Obviously, there are many different ways to do this... including waiting for the Phillies to be down 0-2, and then hedging/hedging more at even better odds. Overall, I'd be interested in the big payout, but getting this close on a 100:1 wager after an additional 122 regular season games and two playoff series, I don't know why anyone would simply "let it ride".

I'm sure that Vegas would want some Phillies action... what I don't believe is that they skewed the line at all to receive it.

rolub said...

And if you don't mind me pimping somebody else's website (even though I already have in my previous post), here is the WS preview from VegasWatch:

Pretty sure I can't hotlink it, so sorry for the ugly format.

Matt E. Ryan said...

Risk preference is a preference; no normative judgement made on what you would do if you, I don't know, happened to have one of those 100-to-1 Rays lines on your side.
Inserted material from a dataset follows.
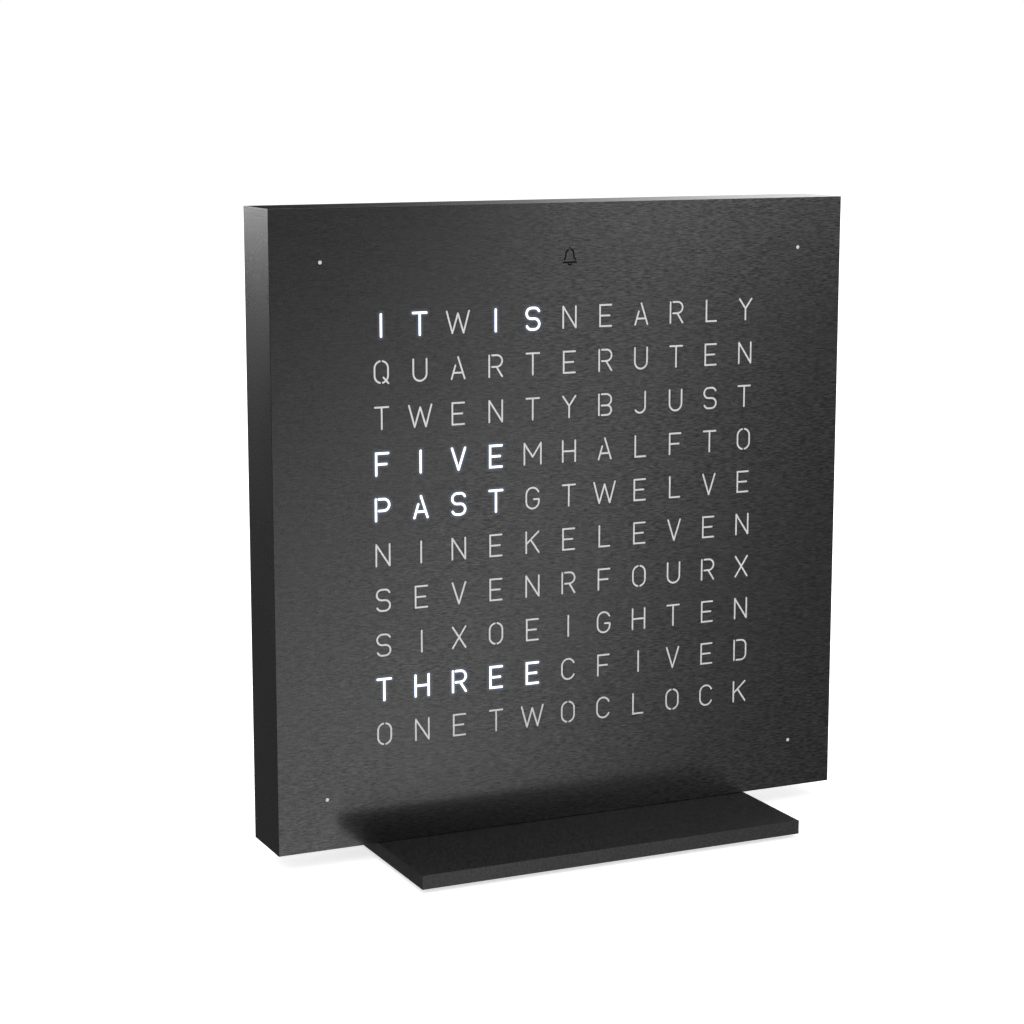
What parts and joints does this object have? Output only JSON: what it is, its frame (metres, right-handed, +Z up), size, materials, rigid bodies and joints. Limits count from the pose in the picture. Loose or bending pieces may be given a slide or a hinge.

The point I was trying to get at was that for any given line on the World Series and the fact someone could, purely hypothetically of course, hold a 100-to-1 payoff, there exists a risk-free profit to be had; where you want to fall on the spectrum is completely up to you. From your back of the envelope calculations, given the 100-to-1 and the Series being roughly 50/50 on the board, it makes sense that that risk-free value is turning the original Tampa Bay 100-to-1 into about 50-to-1. Like you said, not a bad piece of speculation in May...if you were in that situation, of course.

rolub said...

that's why you write the blog... you made my point in about 1/6 the space.